## Start Records shown
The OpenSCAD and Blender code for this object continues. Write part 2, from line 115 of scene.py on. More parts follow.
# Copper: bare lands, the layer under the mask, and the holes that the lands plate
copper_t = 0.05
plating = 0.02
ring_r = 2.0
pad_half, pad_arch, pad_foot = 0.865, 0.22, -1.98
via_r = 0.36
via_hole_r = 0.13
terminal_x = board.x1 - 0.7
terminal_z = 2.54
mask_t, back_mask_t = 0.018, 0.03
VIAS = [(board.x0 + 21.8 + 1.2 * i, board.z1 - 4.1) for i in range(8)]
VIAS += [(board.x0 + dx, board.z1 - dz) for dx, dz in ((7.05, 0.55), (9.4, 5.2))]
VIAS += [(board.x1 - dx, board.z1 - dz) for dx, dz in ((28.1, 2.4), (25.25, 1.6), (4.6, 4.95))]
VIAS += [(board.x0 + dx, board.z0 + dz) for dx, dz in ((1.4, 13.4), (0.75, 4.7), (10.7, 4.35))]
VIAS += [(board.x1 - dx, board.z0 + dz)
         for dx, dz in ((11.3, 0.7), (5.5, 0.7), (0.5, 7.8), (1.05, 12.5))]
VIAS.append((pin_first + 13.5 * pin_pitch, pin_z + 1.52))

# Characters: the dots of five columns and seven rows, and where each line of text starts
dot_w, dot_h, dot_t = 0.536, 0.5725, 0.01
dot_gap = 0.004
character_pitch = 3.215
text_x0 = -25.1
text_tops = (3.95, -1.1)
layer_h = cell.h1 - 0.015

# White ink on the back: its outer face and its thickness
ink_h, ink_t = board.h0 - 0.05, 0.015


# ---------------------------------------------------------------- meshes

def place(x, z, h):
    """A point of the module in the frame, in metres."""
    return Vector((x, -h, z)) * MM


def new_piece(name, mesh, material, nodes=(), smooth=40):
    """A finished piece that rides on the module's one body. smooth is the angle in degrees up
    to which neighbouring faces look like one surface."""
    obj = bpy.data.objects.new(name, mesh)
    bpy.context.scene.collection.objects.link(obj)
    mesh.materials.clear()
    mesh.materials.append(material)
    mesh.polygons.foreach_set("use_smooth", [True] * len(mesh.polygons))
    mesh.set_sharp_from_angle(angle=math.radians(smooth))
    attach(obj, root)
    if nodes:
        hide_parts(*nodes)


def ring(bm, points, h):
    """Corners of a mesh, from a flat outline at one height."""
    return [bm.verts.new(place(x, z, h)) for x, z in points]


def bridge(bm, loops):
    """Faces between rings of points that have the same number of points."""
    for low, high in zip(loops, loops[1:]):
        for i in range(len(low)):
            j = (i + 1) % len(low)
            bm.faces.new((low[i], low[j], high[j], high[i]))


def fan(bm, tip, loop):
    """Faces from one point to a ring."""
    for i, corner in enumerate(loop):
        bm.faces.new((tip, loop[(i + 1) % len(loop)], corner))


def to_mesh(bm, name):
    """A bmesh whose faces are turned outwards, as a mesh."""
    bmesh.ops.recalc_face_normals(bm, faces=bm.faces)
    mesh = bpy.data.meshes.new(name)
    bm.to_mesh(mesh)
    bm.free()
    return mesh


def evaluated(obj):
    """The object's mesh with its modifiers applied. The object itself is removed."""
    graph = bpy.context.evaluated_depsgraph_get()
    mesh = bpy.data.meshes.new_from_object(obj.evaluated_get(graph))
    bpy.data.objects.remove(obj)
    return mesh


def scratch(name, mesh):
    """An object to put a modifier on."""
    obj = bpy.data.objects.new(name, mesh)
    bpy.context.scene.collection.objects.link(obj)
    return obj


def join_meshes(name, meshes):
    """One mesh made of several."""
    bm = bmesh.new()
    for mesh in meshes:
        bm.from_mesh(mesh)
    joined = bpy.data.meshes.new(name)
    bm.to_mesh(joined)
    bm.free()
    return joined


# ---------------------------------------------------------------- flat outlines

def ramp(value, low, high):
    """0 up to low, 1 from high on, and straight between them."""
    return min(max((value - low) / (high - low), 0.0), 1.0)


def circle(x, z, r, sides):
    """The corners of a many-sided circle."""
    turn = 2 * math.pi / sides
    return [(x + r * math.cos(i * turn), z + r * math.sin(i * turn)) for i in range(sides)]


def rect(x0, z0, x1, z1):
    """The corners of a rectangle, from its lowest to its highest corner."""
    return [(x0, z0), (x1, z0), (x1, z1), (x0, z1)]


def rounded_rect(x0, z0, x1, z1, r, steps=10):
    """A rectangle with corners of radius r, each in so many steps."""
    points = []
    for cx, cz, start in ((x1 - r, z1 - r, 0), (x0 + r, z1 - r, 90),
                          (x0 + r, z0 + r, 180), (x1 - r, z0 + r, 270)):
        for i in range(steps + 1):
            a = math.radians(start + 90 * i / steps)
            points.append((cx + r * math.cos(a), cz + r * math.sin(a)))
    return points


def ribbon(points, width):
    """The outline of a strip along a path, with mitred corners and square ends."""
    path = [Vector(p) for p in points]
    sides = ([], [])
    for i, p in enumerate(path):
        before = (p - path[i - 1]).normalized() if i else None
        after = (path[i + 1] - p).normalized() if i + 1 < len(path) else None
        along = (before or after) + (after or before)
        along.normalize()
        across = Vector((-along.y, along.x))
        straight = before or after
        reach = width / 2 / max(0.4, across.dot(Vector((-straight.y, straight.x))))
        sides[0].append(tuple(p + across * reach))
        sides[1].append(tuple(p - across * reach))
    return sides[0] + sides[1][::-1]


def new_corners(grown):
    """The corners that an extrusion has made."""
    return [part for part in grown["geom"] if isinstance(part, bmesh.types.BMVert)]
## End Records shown
## Start Records shown
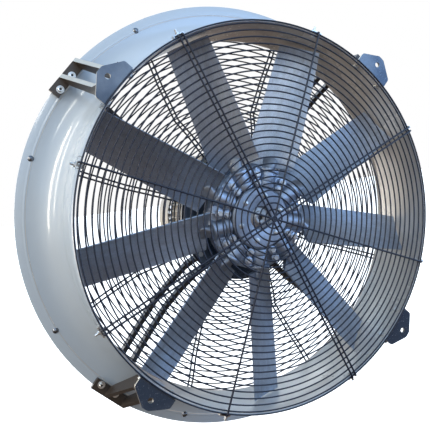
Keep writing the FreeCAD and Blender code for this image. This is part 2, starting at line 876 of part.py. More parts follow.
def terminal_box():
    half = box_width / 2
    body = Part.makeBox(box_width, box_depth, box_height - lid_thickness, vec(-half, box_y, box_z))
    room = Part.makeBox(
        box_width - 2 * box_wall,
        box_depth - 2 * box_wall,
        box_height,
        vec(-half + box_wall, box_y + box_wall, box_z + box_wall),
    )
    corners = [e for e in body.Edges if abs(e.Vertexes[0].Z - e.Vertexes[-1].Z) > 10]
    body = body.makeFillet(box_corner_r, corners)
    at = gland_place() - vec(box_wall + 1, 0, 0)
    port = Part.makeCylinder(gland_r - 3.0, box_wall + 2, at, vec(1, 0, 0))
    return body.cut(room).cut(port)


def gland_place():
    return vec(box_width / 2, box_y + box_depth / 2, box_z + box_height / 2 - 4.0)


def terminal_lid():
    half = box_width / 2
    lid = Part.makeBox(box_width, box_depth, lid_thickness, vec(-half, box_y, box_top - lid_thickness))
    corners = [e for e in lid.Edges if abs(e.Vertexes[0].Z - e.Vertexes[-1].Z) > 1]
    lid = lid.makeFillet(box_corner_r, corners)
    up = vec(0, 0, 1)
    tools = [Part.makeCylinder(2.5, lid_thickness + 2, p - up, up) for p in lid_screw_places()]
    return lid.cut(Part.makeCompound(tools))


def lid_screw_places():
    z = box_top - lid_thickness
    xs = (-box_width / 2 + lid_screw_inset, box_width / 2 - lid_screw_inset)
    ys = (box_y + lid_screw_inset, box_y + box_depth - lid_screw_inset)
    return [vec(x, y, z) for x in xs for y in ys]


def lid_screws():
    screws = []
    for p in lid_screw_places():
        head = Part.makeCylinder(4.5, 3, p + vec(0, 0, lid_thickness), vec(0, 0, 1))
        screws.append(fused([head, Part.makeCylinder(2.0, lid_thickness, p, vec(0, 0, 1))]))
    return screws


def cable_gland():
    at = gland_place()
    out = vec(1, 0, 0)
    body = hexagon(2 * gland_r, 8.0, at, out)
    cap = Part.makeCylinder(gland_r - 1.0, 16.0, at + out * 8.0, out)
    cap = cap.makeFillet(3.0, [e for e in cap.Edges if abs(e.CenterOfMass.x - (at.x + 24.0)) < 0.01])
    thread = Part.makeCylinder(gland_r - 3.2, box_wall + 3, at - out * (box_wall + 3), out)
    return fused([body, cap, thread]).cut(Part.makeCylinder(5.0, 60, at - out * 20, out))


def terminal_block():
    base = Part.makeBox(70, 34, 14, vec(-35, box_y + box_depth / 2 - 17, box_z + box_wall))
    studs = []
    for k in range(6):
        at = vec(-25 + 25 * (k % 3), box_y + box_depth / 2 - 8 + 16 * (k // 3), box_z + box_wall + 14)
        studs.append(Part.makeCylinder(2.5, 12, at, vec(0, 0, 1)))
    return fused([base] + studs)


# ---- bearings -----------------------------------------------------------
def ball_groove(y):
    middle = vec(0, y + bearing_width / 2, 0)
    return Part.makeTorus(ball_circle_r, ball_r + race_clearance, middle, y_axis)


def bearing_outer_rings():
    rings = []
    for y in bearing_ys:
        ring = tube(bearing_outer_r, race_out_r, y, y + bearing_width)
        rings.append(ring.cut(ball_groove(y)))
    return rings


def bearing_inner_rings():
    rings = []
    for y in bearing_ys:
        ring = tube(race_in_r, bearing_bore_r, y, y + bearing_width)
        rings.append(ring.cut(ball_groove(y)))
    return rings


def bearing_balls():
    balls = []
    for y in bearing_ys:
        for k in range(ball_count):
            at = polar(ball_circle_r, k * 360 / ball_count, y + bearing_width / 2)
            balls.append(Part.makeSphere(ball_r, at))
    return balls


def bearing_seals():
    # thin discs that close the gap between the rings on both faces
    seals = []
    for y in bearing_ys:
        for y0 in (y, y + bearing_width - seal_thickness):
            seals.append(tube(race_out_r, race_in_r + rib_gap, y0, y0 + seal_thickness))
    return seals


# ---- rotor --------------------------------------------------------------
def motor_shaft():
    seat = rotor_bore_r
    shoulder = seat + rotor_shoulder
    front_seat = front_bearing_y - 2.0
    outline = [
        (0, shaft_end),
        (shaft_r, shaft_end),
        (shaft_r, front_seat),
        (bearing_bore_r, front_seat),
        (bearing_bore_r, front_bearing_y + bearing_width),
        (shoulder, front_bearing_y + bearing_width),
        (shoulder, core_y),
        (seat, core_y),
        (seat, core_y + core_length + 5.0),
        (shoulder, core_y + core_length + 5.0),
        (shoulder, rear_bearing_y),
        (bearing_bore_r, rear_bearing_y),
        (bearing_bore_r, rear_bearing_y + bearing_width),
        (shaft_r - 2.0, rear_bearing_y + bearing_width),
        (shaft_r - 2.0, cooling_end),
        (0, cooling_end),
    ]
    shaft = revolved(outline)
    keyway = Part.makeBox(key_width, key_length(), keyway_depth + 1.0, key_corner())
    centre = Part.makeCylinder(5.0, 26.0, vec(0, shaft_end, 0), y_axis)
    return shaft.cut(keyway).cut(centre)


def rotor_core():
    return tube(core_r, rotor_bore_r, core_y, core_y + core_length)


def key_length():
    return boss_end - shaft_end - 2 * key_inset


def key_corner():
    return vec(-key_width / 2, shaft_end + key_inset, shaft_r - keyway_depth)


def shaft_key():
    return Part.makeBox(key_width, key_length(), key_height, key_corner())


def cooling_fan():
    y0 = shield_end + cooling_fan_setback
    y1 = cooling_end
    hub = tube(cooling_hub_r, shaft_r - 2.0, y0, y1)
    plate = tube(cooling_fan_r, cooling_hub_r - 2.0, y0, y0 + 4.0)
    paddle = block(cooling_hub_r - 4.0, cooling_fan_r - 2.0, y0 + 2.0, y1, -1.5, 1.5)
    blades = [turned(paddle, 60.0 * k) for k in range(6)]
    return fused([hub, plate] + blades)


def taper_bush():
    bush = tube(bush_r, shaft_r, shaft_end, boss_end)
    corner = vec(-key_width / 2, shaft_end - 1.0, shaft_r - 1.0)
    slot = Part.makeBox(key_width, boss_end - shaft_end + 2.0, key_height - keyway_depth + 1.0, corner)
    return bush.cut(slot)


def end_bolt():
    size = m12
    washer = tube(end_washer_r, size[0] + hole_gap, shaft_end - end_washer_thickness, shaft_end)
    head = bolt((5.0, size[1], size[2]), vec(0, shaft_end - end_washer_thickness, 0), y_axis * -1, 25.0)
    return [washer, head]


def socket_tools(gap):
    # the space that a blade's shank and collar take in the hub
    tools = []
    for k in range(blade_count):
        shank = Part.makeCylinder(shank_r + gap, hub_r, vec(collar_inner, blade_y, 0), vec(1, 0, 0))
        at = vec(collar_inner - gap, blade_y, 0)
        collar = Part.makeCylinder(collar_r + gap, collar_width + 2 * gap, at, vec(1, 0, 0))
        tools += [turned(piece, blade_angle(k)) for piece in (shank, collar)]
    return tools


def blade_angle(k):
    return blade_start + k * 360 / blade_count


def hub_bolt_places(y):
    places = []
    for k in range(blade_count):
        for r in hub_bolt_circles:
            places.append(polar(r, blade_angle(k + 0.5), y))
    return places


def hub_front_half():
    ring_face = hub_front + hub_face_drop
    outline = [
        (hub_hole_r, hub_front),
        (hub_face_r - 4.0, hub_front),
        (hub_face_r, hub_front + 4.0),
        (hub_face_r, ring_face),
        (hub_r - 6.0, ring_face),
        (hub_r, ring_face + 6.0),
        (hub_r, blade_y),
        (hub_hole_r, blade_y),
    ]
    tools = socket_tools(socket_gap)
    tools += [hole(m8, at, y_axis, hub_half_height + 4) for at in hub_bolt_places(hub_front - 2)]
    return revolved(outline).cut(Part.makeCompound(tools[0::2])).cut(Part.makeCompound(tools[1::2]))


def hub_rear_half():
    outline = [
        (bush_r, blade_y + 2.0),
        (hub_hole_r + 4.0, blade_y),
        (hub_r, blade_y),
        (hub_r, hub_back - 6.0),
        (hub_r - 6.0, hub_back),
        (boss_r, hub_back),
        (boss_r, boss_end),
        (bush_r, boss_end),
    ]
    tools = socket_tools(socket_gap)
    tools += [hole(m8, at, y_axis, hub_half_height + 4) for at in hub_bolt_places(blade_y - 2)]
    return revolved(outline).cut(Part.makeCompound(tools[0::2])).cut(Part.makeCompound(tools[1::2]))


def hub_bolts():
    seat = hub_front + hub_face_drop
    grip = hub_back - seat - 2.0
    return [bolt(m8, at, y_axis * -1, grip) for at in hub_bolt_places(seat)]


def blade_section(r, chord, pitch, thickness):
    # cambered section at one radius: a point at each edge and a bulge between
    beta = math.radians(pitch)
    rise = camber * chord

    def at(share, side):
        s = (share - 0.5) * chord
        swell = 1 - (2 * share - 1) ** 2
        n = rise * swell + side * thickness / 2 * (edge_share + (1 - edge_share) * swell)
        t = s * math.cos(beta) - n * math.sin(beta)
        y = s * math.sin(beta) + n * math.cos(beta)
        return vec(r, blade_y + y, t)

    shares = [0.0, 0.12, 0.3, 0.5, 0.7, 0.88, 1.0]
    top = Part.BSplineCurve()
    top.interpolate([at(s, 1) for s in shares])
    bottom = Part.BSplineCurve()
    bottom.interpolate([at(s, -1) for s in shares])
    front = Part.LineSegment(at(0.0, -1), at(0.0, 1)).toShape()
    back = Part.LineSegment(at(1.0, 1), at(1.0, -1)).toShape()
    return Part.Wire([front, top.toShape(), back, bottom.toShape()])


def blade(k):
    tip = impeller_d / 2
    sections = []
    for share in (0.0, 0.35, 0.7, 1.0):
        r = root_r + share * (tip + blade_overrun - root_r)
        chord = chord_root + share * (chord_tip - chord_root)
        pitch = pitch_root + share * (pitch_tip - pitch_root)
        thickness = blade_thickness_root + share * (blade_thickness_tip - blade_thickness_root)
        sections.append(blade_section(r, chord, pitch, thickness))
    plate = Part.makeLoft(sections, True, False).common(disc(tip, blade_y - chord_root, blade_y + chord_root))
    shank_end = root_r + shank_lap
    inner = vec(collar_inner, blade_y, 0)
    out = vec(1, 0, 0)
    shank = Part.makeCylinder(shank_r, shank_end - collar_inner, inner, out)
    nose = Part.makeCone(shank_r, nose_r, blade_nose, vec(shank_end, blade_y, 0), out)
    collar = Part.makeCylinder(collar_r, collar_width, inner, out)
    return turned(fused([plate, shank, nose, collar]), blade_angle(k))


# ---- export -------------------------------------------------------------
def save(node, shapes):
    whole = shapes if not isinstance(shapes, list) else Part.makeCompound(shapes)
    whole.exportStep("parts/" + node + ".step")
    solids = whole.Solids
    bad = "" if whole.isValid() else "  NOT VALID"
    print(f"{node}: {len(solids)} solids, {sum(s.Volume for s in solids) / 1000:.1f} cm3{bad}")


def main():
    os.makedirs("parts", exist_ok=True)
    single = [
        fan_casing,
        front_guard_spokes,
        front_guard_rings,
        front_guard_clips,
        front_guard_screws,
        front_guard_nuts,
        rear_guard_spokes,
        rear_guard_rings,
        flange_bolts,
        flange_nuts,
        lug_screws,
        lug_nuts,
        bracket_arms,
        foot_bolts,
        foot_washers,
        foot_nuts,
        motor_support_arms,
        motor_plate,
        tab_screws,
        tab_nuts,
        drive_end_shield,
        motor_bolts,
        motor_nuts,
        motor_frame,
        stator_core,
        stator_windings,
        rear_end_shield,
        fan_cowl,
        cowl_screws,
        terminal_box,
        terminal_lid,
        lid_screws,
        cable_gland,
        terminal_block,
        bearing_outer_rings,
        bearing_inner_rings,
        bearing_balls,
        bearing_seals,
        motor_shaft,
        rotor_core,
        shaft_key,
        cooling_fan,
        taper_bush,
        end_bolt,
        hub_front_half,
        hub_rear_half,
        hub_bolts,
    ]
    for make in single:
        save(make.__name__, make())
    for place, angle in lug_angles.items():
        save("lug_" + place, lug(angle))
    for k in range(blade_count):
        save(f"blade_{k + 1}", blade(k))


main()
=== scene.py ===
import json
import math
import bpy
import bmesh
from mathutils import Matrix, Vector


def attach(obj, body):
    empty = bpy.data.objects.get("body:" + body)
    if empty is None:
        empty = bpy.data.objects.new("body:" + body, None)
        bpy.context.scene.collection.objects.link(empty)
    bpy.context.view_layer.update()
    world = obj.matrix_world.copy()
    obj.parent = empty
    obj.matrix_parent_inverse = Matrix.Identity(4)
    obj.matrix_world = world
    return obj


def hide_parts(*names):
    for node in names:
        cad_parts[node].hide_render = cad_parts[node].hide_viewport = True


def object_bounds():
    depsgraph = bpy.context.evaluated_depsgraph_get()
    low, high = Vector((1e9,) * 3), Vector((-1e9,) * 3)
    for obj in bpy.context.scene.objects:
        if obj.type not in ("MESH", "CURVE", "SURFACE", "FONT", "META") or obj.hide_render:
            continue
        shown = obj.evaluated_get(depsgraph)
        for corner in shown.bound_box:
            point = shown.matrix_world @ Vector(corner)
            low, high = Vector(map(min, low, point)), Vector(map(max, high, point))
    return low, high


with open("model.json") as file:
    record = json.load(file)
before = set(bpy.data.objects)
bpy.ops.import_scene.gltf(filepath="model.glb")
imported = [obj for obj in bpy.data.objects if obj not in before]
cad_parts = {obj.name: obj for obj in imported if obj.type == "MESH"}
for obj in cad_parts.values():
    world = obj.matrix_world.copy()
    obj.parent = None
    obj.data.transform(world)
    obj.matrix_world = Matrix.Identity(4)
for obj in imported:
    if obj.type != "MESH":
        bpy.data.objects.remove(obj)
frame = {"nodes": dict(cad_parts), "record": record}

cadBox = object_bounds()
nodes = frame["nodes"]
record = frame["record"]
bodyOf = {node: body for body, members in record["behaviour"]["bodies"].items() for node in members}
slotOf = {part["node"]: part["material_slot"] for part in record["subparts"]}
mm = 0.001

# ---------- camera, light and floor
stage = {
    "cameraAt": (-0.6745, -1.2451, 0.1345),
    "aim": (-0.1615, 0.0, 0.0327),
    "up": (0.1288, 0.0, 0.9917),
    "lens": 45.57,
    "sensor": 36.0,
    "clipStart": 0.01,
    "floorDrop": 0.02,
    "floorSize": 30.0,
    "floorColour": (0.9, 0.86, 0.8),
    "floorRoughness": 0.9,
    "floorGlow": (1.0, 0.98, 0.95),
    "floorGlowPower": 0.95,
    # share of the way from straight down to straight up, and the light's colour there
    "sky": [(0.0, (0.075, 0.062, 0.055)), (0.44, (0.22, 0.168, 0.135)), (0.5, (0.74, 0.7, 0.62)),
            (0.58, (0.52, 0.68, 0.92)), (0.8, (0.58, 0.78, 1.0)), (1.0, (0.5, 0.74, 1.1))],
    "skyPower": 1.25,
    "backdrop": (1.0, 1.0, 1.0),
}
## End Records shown
**Task prompt**
Start with the line that contains "for make in" and end with the line that contains "in imported if"; give those lines again exactly, and no others.

**Worked solution**
    for make in single:
        save(make.__name__, make())
    for place, angle in lug_angles.items():
        save("lug_" + place, lug(angle))
    for k in range(blade_count):
        save(f"blade_{k + 1}", blade(k))


main()
=== scene.py ===
import json
import math
import bpy
import bmesh
from mathutils import Matrix, Vector


def attach(obj, body):
    empty = bpy.data.objects.get("body:" + body)
    if empty is None:
        empty = bpy.data.objects.new("body:" + body, None)
        bpy.context.scene.collection.objects.link(empty)
    bpy.context.view_layer.update()
    world = obj.matrix_world.copy()
    obj.parent = empty
    obj.matrix_parent_inverse = Matrix.Identity(4)
    obj.matrix_world = world
    return obj


def hide_parts(*names):
    for node in names:
        cad_parts[node].hide_render = cad_parts[node].hide_viewport = True


def object_bounds():
    depsgraph = bpy.context.evaluated_depsgraph_get()
    low, high = Vector((1e9,) * 3), Vector((-1e9,) * 3)
    for obj in bpy.context.scene.objects:
        if obj.type not in ("MESH", "CURVE", "SURFACE", "FONT", "META") or obj.hide_render:
            continue
        shown = obj.evaluated_get(depsgraph)
        for corner in shown.bound_box:
            point = shown.matrix_world @ Vector(corner)
            low, high = Vector(map(min, low, point)), Vector(map(max, high, point))
    return low, high


with open("model.json") as file:
    record = json.load(file)
before = set(bpy.data.objects)
bpy.ops.import_scene.gltf(filepath="model.glb")
imported = [obj for obj in bpy.data.objects if obj not in before]
cad_parts = {obj.name: obj for obj in imported if obj.type == "MESH"}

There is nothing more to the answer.